For every line in the records that has the word "code", make a copy.

**EXERCISE INPUT**
####################
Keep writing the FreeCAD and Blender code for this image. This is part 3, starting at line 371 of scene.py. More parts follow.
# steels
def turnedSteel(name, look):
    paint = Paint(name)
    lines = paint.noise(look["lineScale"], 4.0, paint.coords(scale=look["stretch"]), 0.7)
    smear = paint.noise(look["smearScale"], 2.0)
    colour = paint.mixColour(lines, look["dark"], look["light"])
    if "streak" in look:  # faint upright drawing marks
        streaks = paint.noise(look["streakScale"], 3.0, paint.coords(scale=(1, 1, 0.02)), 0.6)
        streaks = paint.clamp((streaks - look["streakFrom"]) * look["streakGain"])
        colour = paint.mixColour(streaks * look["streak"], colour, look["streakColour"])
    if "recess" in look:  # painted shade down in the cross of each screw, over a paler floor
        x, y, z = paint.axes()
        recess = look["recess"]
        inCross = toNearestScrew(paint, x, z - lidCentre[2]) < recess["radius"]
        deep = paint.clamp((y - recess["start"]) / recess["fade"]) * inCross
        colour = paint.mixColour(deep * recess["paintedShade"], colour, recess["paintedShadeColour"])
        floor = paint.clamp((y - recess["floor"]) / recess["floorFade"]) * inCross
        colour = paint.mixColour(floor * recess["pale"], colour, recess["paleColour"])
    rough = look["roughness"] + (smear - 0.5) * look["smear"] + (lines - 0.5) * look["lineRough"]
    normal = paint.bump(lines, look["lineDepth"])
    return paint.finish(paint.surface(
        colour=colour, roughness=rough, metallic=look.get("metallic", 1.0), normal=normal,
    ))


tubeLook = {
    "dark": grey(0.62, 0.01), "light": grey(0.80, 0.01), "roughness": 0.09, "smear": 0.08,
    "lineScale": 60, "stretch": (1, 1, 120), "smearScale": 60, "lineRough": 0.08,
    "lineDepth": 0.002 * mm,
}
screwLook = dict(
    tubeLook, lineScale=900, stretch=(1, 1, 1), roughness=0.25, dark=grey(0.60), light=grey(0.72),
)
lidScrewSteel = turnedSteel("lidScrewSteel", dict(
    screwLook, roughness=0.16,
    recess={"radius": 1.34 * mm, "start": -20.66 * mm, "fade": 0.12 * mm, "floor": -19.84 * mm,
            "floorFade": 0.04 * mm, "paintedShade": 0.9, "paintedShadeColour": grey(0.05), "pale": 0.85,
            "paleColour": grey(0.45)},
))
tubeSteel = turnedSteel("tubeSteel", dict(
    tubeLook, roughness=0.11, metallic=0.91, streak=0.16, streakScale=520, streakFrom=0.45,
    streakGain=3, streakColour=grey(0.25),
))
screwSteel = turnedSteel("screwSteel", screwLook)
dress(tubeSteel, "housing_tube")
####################
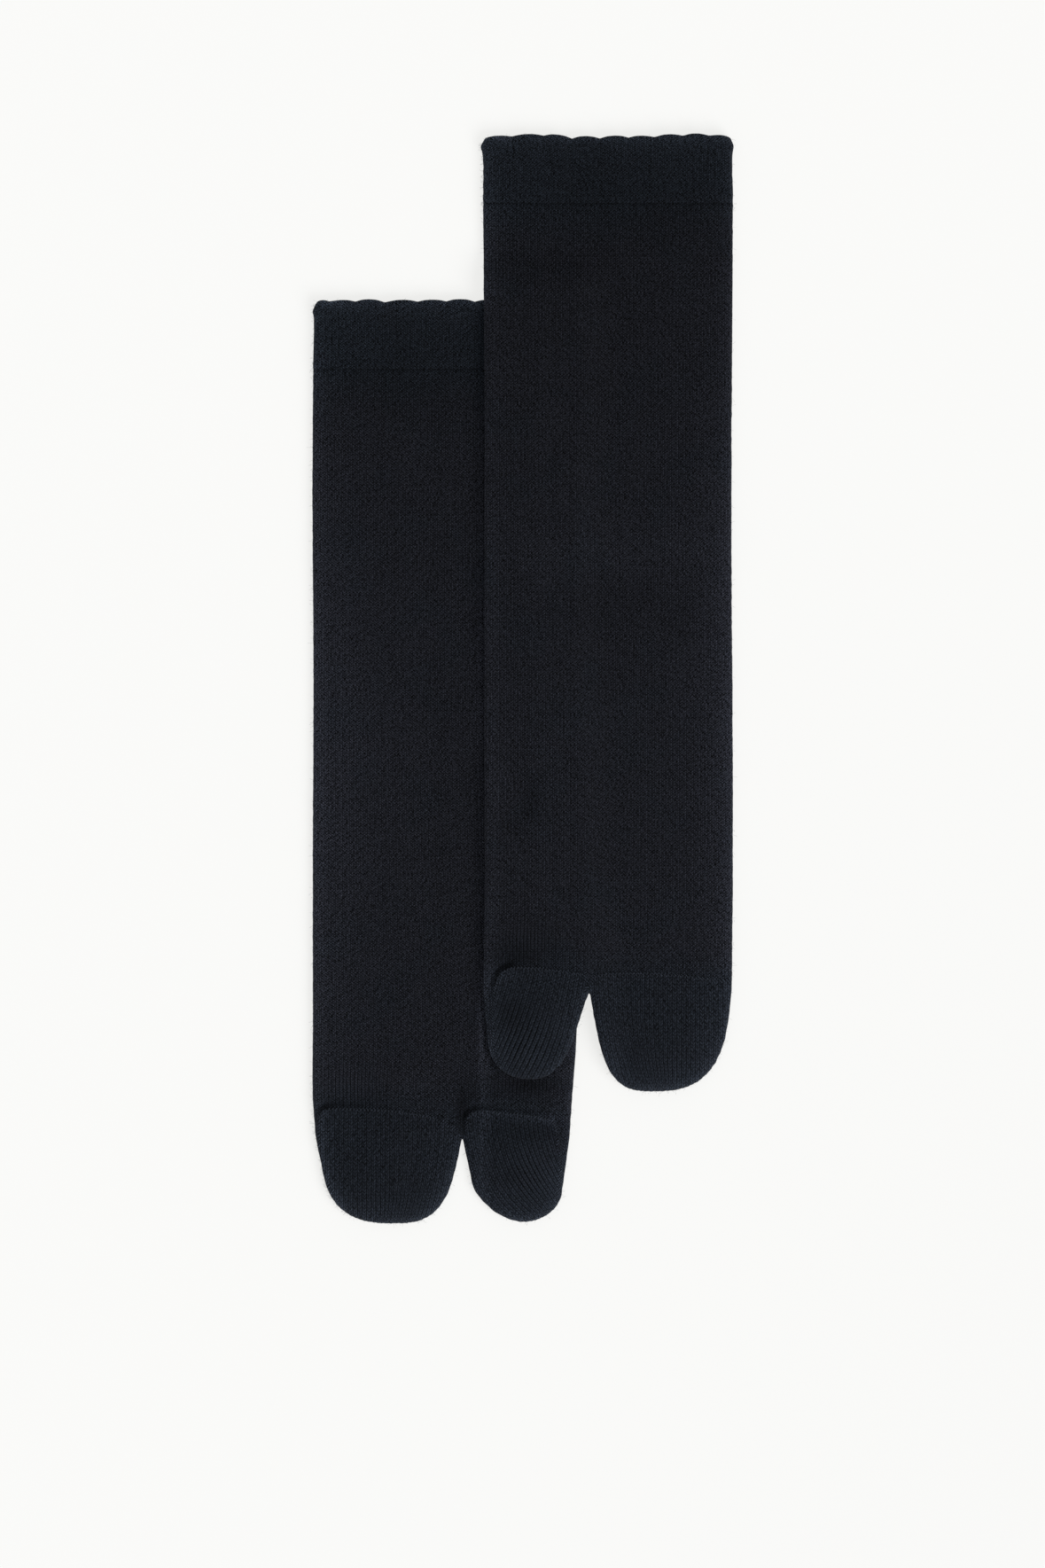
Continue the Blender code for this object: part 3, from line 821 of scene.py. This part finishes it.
####################
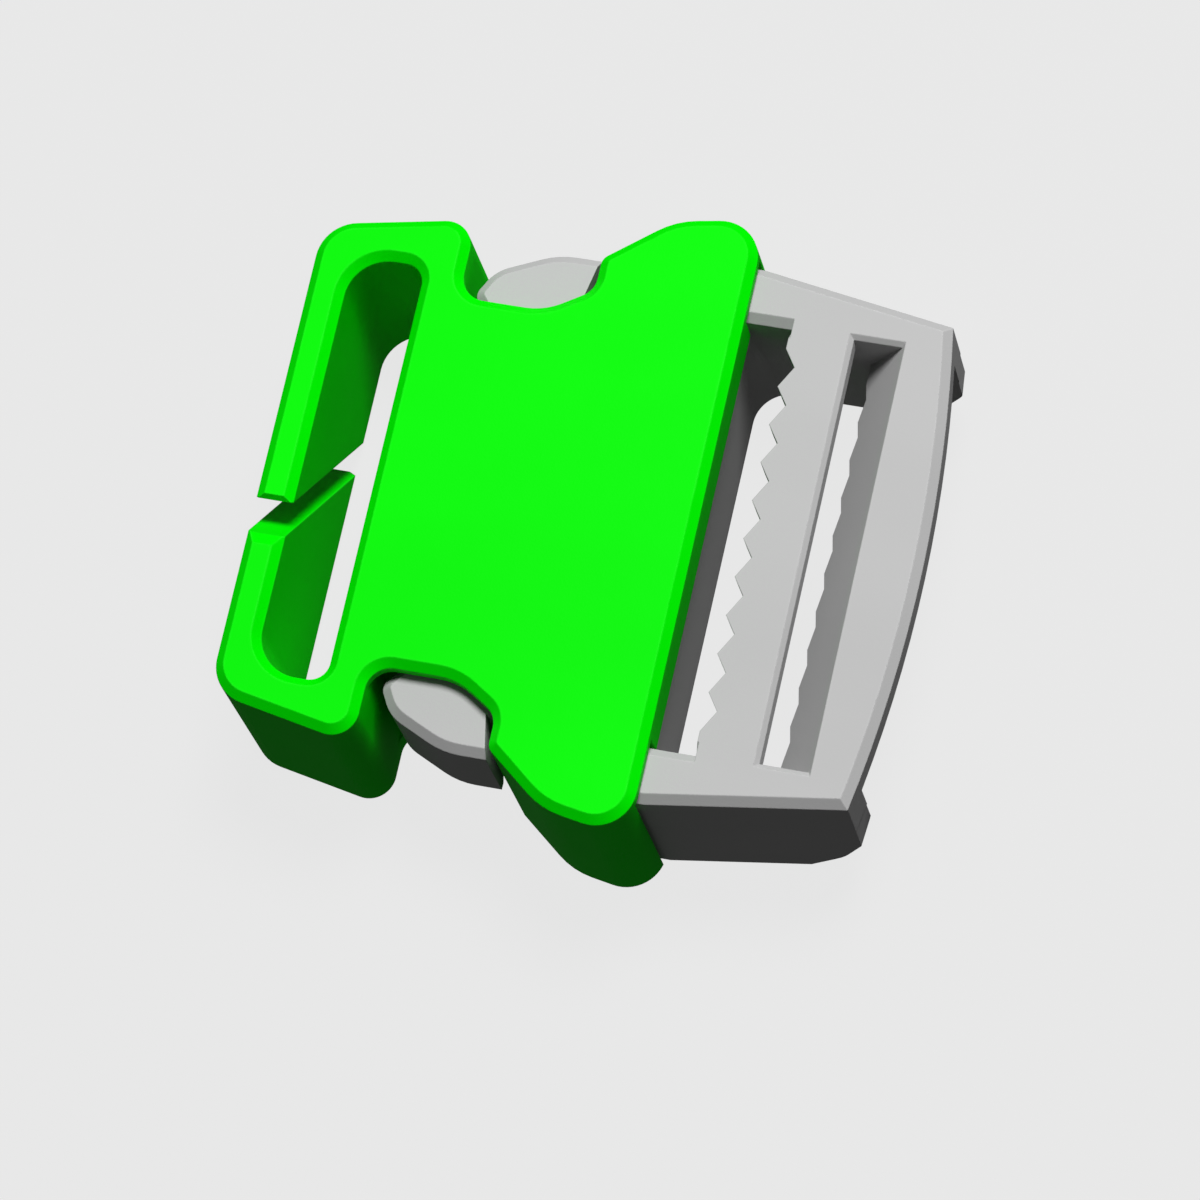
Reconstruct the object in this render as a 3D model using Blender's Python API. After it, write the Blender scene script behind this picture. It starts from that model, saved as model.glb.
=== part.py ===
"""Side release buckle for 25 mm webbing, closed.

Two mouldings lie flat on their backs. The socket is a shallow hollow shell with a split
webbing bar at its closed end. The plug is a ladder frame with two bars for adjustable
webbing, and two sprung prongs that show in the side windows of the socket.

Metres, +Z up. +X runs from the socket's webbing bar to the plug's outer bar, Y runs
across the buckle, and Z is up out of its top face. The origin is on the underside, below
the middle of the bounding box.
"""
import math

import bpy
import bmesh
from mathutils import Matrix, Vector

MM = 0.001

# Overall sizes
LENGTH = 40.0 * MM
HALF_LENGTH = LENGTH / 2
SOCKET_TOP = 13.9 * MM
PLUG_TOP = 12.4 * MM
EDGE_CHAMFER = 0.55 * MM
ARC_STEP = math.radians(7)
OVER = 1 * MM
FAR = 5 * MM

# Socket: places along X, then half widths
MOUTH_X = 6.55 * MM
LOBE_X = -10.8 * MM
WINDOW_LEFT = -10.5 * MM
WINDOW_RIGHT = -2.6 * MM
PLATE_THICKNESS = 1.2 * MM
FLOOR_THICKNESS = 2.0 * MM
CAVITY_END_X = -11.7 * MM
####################
**COMPLETE RESPONSE**
Keep writing the FreeCAD and Blender code for this image. This is part 3, starting at line 371 of scene.py. More parts follow.
Continue the Blender code for this object: part 3, from line 821 of scene.py. This part finishes it.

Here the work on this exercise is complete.